DIRECTIONS: Copy out every record below, word for word.

EXERCISE MATERIAL:
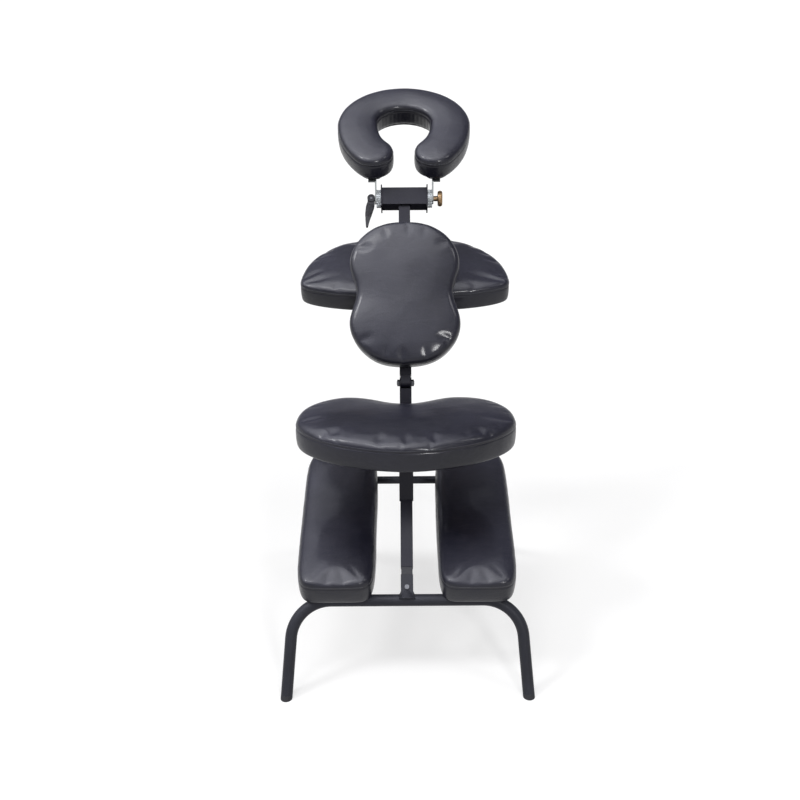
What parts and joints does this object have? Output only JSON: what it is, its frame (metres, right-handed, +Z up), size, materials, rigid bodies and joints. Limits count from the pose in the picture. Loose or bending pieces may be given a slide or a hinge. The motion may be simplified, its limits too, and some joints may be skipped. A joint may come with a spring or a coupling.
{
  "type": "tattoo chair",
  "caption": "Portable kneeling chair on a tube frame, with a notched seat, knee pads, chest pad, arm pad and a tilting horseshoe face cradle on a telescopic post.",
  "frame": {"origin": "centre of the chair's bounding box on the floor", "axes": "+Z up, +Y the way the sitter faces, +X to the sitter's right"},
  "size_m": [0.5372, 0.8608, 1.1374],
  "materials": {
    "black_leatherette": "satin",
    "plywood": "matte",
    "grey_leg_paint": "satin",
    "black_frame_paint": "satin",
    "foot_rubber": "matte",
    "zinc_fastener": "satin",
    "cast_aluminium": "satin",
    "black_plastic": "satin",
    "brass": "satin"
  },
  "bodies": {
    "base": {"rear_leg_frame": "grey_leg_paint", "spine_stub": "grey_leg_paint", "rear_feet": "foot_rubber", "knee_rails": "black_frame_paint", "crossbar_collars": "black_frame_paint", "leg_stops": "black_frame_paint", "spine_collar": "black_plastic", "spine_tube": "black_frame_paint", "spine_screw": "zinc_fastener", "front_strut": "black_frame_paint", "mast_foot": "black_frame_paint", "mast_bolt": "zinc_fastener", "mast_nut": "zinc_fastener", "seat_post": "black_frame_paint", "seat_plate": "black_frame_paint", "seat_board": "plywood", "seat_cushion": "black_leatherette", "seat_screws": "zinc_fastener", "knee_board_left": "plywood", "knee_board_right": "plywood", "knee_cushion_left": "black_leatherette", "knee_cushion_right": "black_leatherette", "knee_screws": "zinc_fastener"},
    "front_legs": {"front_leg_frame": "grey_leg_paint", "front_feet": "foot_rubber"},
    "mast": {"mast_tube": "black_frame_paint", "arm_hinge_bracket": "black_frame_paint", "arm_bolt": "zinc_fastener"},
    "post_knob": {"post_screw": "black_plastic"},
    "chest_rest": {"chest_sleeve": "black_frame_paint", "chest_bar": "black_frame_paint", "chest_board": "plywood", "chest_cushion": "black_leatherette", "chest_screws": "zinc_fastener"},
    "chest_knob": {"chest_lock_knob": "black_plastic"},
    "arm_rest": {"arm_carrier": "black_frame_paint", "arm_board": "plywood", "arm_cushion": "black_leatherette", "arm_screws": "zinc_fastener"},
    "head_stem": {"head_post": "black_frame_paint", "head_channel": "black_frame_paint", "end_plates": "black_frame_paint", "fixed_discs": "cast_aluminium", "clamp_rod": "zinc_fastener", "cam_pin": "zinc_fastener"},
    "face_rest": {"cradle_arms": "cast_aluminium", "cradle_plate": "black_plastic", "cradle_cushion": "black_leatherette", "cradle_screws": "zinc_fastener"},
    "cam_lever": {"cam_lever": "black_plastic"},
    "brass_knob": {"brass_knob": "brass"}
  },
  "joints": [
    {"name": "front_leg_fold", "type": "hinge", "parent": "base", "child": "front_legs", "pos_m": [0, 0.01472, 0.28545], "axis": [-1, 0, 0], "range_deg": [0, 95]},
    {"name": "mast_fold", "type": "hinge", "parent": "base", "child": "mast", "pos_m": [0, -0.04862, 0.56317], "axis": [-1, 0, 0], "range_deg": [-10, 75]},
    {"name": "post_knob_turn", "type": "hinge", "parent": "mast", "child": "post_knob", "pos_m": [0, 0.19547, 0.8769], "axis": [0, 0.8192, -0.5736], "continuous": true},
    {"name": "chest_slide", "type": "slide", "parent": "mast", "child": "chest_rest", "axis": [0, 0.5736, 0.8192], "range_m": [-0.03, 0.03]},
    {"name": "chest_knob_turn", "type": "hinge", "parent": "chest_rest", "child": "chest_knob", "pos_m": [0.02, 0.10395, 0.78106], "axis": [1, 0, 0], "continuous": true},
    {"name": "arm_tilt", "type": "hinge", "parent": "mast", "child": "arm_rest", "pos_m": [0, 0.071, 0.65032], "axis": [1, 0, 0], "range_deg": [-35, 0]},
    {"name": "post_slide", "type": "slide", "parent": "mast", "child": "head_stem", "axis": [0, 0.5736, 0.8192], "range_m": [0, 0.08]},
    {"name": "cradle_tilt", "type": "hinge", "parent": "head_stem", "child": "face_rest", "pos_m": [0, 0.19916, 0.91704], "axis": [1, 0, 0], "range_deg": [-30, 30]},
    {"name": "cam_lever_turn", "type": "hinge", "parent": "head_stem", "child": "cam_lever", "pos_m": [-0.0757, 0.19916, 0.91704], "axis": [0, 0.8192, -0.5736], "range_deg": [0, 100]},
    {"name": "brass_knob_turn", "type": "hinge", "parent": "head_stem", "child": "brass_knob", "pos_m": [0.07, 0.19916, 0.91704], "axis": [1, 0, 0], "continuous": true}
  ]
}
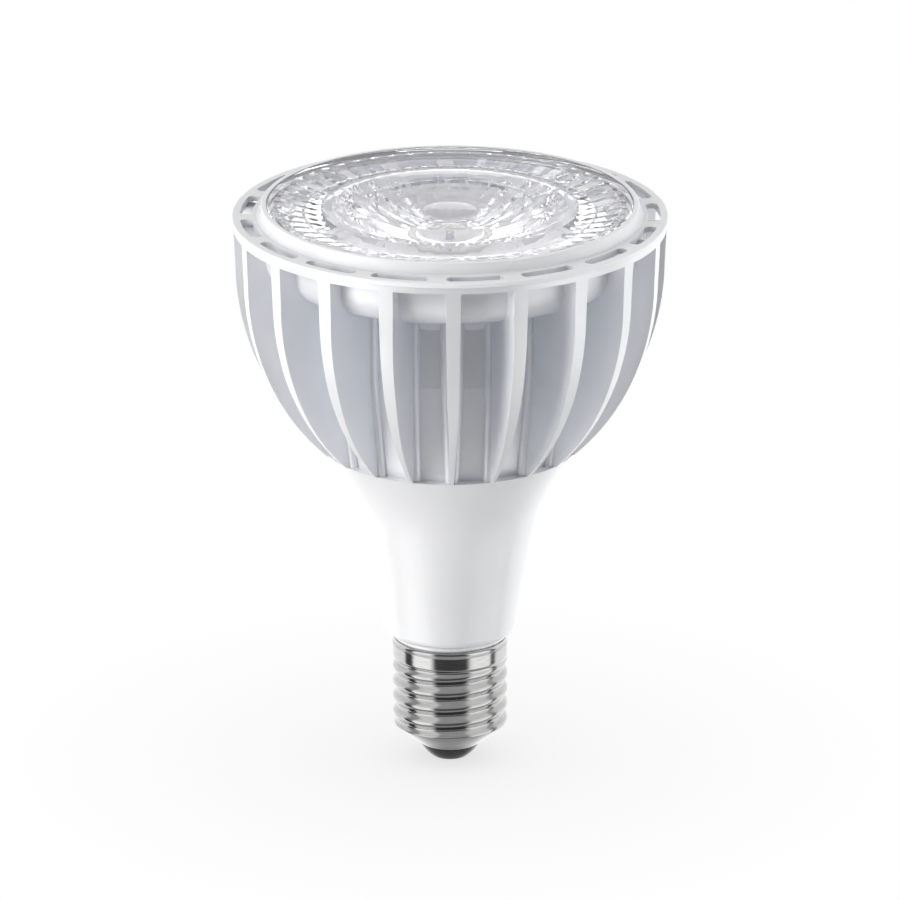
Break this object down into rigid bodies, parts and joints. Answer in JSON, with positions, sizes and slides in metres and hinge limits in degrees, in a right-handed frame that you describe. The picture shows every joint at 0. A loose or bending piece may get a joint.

RESULT:
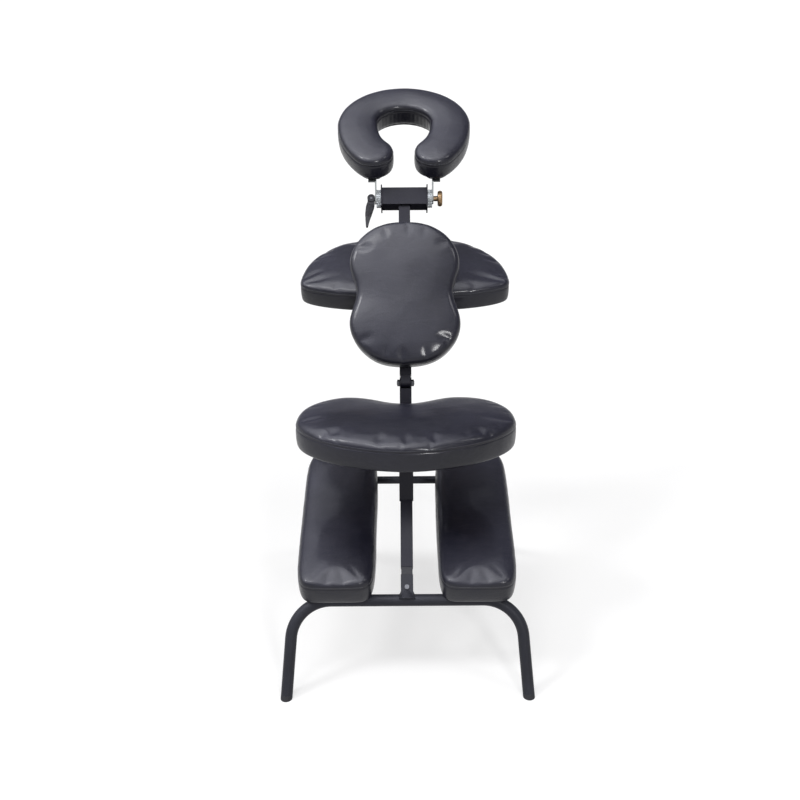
What parts and joints does this object have? Output only JSON: what it is, its frame (metres, right-handed, +Z up), size, materials, rigid bodies and joints. Limits count from the pose in the picture. Loose or bending pieces may be given a slide or a hinge. The motion may be simplified, its limits too, and some joints may be skipped. A joint may come with a spring or a coupling.
{
  "type": "tattoo chair",
  "caption": "Portable kneeling chair on a tube frame, with a notched seat, knee pads, chest pad, arm pad and a tilting horseshoe face cradle on a telescopic post.",
  "frame": {"origin": "centre of the chair's bounding box on the floor", "axes": "+Z up, +Y the way the sitter faces, +X to the sitter's right"},
  "size_m": [0.5372, 0.8608, 1.1374],
  "materials": {
    "black_leatherette": "satin",
    "plywood": "matte",
    "grey_leg_paint": "satin",
    "black_frame_paint": "satin",
    "foot_rubber": "matte",
    "zinc_fastener": "satin",
    "cast_aluminium": "satin",
    "black_plastic": "satin",
    "brass": "satin"
  },
  "bodies": {
    "base": {"rear_leg_frame": "grey_leg_paint", "spine_stub": "grey_leg_paint", "rear_feet": "foot_rubber", "knee_rails": "black_frame_paint", "crossbar_collars": "black_frame_paint", "leg_stops": "black_frame_paint", "spine_collar": "black_plastic", "spine_tube": "black_frame_paint", "spine_screw": "zinc_fastener", "front_strut": "black_frame_paint", "mast_foot": "black_frame_paint", "mast_bolt": "zinc_fastener", "mast_nut": "zinc_fastener", "seat_post": "black_frame_paint", "seat_plate": "black_frame_paint", "seat_board": "plywood", "seat_cushion": "black_leatherette", "seat_screws": "zinc_fastener", "knee_board_left": "plywood", "knee_board_right": "plywood", "knee_cushion_left": "black_leatherette", "knee_cushion_right": "black_leatherette", "knee_screws": "zinc_fastener"},
    "front_legs": {"front_leg_frame": "grey_leg_paint", "front_feet": "foot_rubber"},
    "mast": {"mast_tube": "black_frame_paint", "arm_hinge_bracket": "black_frame_paint", "arm_bolt": "zinc_fastener"},
    "post_knob": {"post_screw": "black_plastic"},
    "chest_rest": {"chest_sleeve": "black_frame_paint", "chest_bar": "black_frame_paint", "chest_board": "plywood", "chest_cushion": "black_leatherette", "chest_screws": "zinc_fastener"},
    "chest_knob": {"chest_lock_knob": "black_plastic"},
    "arm_rest": {"arm_carrier": "black_frame_paint", "arm_board": "plywood", "arm_cushion": "black_leatherette", "arm_screws": "zinc_fastener"},
    "head_stem": {"head_post": "black_frame_paint", "head_channel": "black_frame_paint", "end_plates": "black_frame_paint", "fixed_discs": "cast_aluminium", "clamp_rod": "zinc_fastener", "cam_pin": "zinc_fastener"},
    "face_rest": {"cradle_arms": "cast_aluminium", "cradle_plate": "black_plastic", "cradle_cushion": "black_leatherette", "cradle_screws": "zinc_fastener"},
    "cam_lever": {"cam_lever": "black_plastic"},
    "brass_knob": {"brass_knob": "brass"}
  },
  "joints": [
    {"name": "front_leg_fold", "type": "hinge", "parent": "base", "child": "front_legs", "pos_m": [0, 0.01472, 0.28545], "axis": [-1, 0, 0], "range_deg": [0, 95]},
    {"name": "mast_fold", "type": "hinge", "parent": "base", "child": "mast", "pos_m": [0, -0.04862, 0.56317], "axis": [-1, 0, 0], "range_deg": [-10, 75]},
    {"name": "post_knob_turn", "type": "hinge", "parent": "mast", "child": "post_knob", "pos_m": [0, 0.19547, 0.8769], "axis": [0, 0.8192, -0.5736], "continuous": true},
    {"name": "chest_slide", "type": "slide", "parent": "mast", "child": "chest_rest", "axis": [0, 0.5736, 0.8192], "range_m": [-0.03, 0.03]},
    {"name": "chest_knob_turn", "type": "hinge", "parent": "chest_rest", "child": "chest_knob", "pos_m": [0.02, 0.10395, 0.78106], "axis": [1, 0, 0], "continuous": true},
    {"name": "arm_tilt", "type": "hinge", "parent": "mast", "child": "arm_rest", "pos_m": [0, 0.071, 0.65032], "axis": [1, 0, 0], "range_deg": [-35, 0]},
    {"name": "post_slide", "type": "slide", "parent": "mast", "child": "head_stem", "axis": [0, 0.5736, 0.8192], "range_m": [0, 0.08]},
    {"name": "cradle_tilt", "type": "hinge", "parent": "head_stem", "child": "face_rest", "pos_m": [0, 0.19916, 0.91704], "axis": [1, 0, 0], "range_deg": [-30, 30]},
    {"name": "cam_lever_turn", "type": "hinge", "parent": "head_stem", "child": "cam_lever", "pos_m": [-0.0757, 0.19916, 0.91704], "axis": [0, 0.8192, -0.5736], "range_deg": [0, 100]},
    {"name": "brass_knob_turn", "type": "hinge", "parent": "head_stem", "child": "brass_knob", "pos_m": [0.07, 0.19916, 0.91704], "axis": [1, 0, 0], "continuous": true}
  ]
}
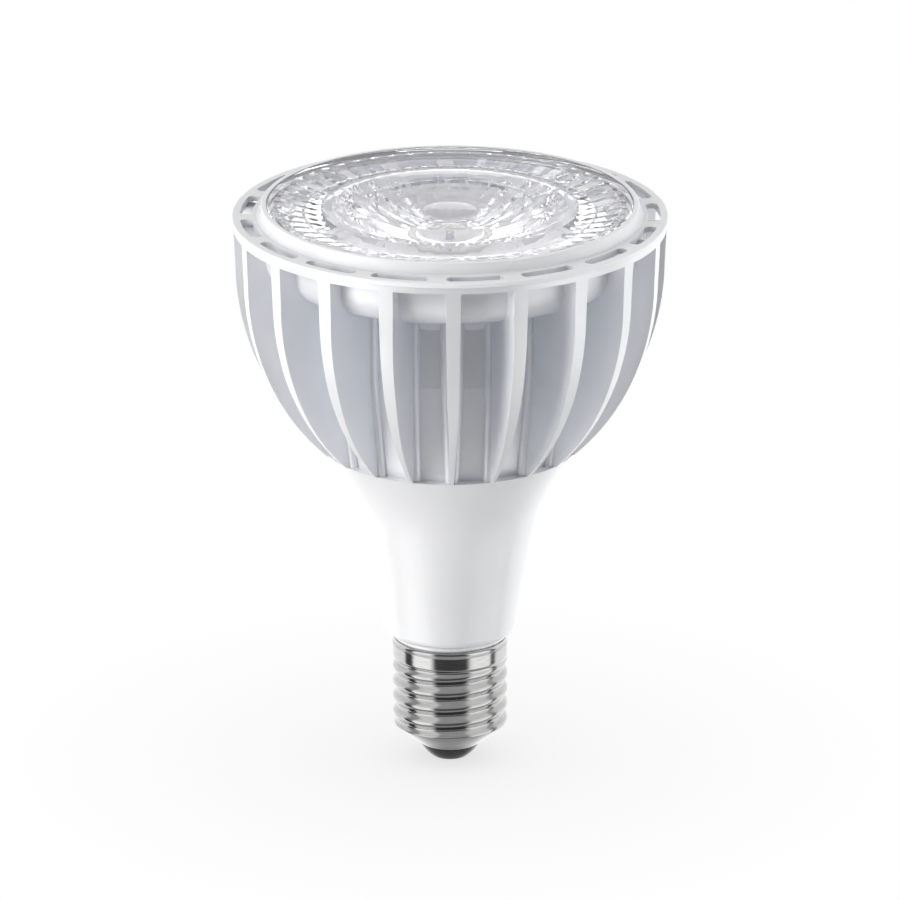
Break this object down into rigid bodies, parts and joints. Answer in JSON, with positions, sizes and slides in metres and hinge limits in degrees, in a right-handed frame that you describe. The picture shows every joint at 0. A loose or bending piece may get a joint.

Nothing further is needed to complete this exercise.